Men’s Soccer Milestone

Bishops’ Martin posts 600th career victory

Jay Martin. (Photo by Laura Mexicott)

The Ohio Wesleyan men’s soccer team’s 5-1 win over Denison on Saturday was more than a crucial step toward a North Coast Athletic Conference championship. It marked the 600th career victory for Battling Bishop head coach Jay Martin.

Martin, in his 35th season at Ohio Wesleyan, becomes only the second college men’s soccer coach to reach the 600-win mark, according to records of the National Soccer Coaches Association of America and the National Collegiate Athletics Association.  The only other men’s college coach to reach the 600-win mark is Joe Bean, who compiled 607 wins at Quinnipiac, Bridgeport, and Wheaton (Ill.) from 1962-2006.  He recorded his 600th win during his 45th and final season as a head coach.

Martin’s 600th win did not come without some tense moments, however. Denison outplayed the Bishops in taking a 1-0 halftime lead before Ohio Wesleyan erupted for 5 second-half scores.

“It’s a relief,” Martin said. “I knew I was going to get (600) this year, but there was some pressure building. I didn’t want it to become a distraction, but it did in the first half.

“Until recently, these milestones were meaningless, but 500 and 600, I’m pretty proud of—when you look at all of the people who have coached men’s soccer in college, that’s something to be proud of.”

Martin has had phenomenal success since taking over the Bishop helm in 1977.  His overall record is 600-114-49, a winning percentage of .818.  Ohio Wesleyan compiled the best winning percentage in the NCAA—regardless of division—during the 1980s, a lofty .815.  The Battling Bishops topped that during the 1990s, fashioning a winning percentage of .825, and improved upon that during the 2000s, with a winning percentage of .827.

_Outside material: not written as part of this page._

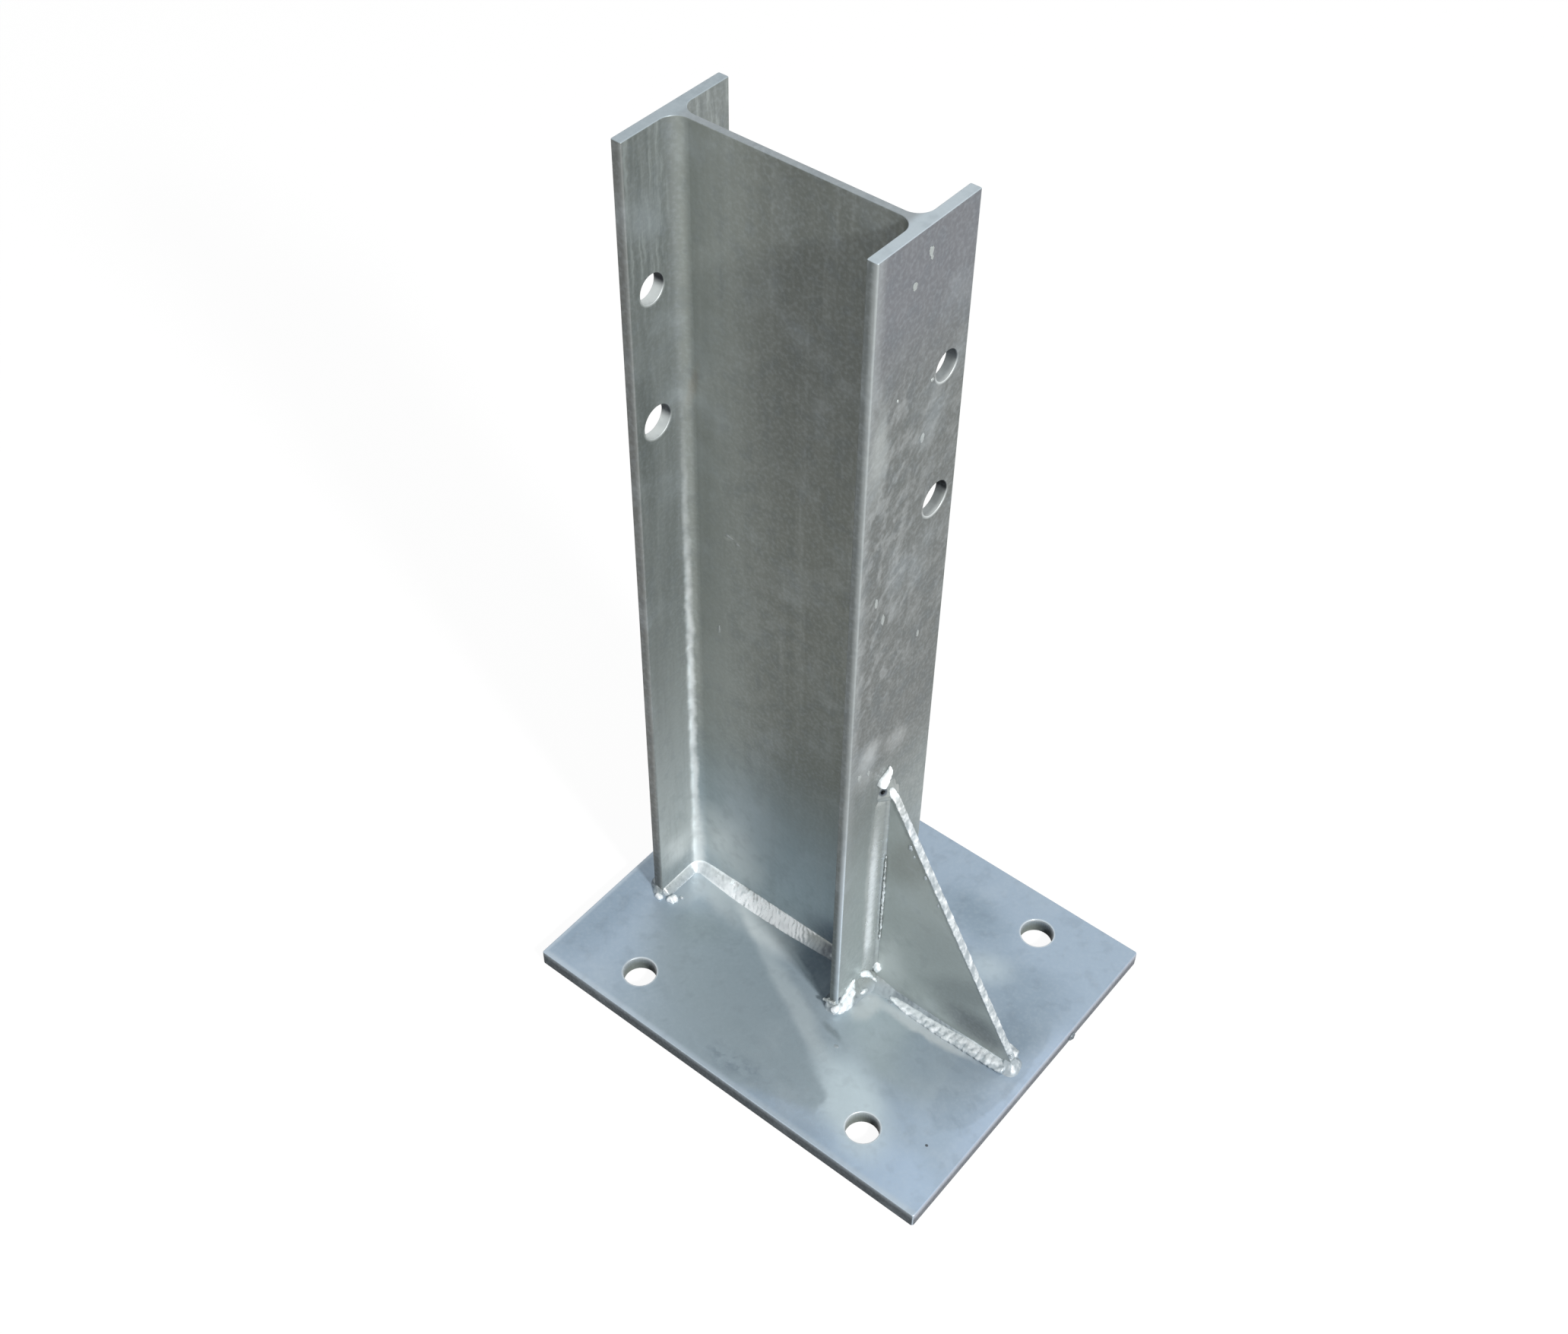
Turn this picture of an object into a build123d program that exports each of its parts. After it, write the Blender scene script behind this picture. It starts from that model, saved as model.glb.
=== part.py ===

Between 30-40 former Battling Bishop players representing all of those eras—even all the way back to Martin’s first Ohio Wesleyan team in 1977—came to Granville in hopes of seeing the milestone, and they were not disappointed.

“They are great players, and great guys,” Martin said. “I appreciate the fact that they came back and that they were part of a great program. It’s kind of cool to know that you had a little impact on some of those lives.”